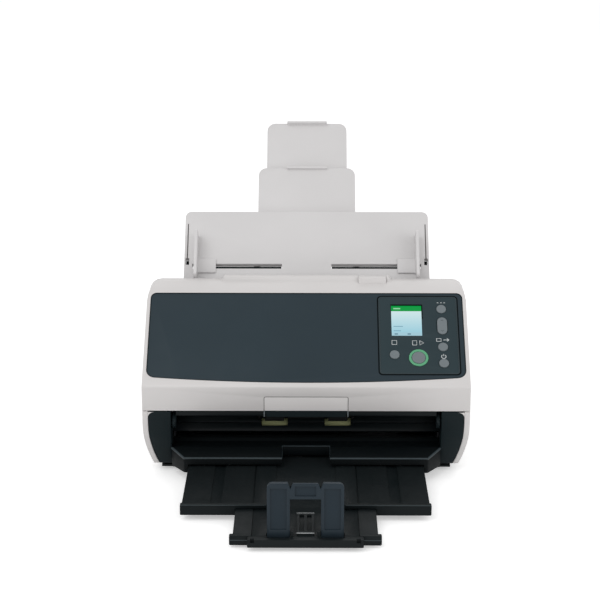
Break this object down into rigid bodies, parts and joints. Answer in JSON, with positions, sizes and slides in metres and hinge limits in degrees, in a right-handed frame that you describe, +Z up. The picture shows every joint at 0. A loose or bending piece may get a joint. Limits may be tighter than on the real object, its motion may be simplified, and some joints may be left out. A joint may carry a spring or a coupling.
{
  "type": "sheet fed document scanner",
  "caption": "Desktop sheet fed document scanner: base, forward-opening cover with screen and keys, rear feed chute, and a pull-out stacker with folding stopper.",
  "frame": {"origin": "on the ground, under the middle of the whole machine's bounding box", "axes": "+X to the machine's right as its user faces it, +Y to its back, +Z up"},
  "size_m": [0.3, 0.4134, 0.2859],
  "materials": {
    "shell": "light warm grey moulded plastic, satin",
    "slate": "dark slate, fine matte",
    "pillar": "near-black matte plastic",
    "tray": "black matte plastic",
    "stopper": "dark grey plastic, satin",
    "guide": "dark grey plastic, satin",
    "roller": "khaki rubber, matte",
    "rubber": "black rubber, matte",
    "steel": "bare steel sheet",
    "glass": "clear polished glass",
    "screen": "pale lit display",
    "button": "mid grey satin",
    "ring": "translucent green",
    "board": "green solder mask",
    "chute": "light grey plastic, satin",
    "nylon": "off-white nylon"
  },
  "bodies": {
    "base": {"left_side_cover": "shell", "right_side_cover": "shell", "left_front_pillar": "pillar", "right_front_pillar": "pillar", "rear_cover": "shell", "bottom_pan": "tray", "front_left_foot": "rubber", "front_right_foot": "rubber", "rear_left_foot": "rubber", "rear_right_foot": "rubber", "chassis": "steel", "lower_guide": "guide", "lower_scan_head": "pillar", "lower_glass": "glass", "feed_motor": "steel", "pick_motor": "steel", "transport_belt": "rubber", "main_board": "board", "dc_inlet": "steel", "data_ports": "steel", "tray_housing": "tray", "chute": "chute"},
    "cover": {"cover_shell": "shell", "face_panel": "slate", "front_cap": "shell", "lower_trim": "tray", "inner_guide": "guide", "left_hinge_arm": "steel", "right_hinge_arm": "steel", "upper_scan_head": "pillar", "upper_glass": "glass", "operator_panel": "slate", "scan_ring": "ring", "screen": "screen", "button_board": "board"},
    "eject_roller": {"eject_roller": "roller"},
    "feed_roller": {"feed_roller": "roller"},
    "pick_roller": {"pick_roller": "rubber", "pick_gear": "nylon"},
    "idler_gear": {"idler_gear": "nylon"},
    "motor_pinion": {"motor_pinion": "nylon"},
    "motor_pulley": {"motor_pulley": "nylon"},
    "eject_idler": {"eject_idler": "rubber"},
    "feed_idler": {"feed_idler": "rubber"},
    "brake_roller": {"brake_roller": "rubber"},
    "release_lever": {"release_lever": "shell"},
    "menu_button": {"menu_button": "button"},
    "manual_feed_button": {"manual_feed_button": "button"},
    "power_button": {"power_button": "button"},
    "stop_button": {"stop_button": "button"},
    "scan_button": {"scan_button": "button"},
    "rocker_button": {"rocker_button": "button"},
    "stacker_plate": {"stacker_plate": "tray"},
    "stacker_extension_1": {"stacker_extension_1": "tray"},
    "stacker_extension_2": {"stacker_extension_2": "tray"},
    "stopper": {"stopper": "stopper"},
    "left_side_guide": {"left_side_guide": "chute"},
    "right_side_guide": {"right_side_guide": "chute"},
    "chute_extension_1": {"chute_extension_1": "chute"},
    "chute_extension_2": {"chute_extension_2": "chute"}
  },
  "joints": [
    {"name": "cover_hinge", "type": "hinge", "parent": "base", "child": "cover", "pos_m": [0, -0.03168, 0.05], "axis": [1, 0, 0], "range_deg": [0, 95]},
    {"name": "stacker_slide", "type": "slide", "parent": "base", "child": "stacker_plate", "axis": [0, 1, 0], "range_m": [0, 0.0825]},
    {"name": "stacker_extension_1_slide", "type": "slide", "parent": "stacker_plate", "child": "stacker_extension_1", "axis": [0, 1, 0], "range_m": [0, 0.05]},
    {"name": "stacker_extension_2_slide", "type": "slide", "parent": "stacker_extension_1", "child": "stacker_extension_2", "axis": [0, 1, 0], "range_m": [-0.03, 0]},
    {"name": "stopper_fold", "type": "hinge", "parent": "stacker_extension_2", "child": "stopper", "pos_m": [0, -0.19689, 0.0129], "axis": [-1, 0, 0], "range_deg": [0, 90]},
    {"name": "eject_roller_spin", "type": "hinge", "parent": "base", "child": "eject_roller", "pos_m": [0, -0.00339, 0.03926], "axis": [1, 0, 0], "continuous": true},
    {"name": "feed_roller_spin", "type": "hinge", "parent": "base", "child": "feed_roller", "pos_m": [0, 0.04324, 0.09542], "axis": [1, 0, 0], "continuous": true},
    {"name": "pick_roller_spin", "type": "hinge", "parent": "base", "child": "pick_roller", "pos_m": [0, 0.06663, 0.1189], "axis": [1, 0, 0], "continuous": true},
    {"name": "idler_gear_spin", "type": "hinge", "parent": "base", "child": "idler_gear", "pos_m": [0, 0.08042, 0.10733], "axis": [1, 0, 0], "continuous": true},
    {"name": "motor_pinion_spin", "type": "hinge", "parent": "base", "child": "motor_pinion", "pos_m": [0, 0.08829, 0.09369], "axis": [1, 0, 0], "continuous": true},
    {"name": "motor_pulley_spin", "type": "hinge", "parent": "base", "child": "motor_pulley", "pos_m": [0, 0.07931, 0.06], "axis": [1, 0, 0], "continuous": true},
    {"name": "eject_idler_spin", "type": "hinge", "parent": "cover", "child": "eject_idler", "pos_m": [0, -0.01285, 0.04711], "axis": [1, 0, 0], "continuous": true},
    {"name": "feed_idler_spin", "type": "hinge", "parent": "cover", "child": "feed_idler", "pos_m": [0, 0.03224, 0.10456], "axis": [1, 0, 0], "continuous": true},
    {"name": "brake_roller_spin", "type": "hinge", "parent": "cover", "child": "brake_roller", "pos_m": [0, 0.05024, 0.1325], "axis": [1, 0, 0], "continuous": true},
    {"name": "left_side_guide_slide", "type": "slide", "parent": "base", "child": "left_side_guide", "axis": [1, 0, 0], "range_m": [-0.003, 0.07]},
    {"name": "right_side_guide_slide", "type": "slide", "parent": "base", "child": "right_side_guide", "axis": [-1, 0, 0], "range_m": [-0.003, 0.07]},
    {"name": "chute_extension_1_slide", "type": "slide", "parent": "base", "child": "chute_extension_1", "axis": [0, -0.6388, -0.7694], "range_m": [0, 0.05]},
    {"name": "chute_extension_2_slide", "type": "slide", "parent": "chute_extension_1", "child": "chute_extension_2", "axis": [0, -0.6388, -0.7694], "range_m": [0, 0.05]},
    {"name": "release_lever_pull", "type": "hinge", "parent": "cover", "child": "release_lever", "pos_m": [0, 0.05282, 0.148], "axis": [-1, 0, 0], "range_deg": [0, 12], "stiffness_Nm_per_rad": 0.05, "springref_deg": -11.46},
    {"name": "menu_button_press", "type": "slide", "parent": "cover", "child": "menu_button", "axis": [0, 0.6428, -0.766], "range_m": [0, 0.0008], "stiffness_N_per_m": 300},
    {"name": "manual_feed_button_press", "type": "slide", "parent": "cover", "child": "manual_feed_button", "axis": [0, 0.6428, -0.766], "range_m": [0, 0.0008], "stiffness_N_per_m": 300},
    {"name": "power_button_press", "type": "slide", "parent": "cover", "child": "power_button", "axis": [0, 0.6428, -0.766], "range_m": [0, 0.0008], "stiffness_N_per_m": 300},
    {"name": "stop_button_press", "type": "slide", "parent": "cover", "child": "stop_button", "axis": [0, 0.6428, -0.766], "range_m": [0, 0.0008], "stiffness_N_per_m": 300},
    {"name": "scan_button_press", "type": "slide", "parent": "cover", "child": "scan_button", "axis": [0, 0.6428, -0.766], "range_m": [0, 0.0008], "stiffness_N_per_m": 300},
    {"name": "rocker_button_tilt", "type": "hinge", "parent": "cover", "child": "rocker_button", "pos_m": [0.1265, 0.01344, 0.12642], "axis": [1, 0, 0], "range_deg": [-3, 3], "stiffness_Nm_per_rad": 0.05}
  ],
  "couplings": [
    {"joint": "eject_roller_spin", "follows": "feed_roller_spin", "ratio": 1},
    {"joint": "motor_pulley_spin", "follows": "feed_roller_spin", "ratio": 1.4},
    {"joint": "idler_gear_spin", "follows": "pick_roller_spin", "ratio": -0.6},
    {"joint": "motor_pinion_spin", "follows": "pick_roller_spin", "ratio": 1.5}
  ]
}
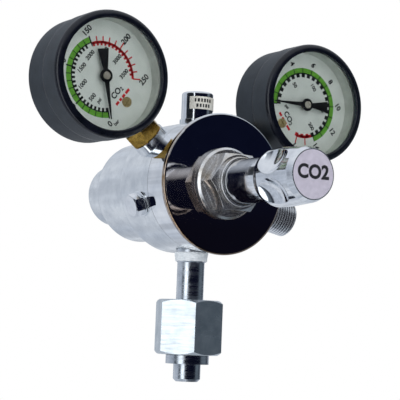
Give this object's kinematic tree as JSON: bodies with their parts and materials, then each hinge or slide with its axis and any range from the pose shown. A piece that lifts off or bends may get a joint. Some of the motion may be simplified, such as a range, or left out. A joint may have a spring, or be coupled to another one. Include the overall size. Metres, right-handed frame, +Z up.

# Directions
Extract from the data every line where "materials" shows up.

# The output
  "materials": {
Give this object's kinematic tree as JSON: bodies with their parts and materials, then each hinge or slide with its axis and any range from the pose shown. A piece that lifts off or bends may get a joint. Some of the motion may be simplified, such as a range, or left out. A joint may have a spring, or be coupled to another one. Include the overall size. Metres, right-handed frame, +Z up.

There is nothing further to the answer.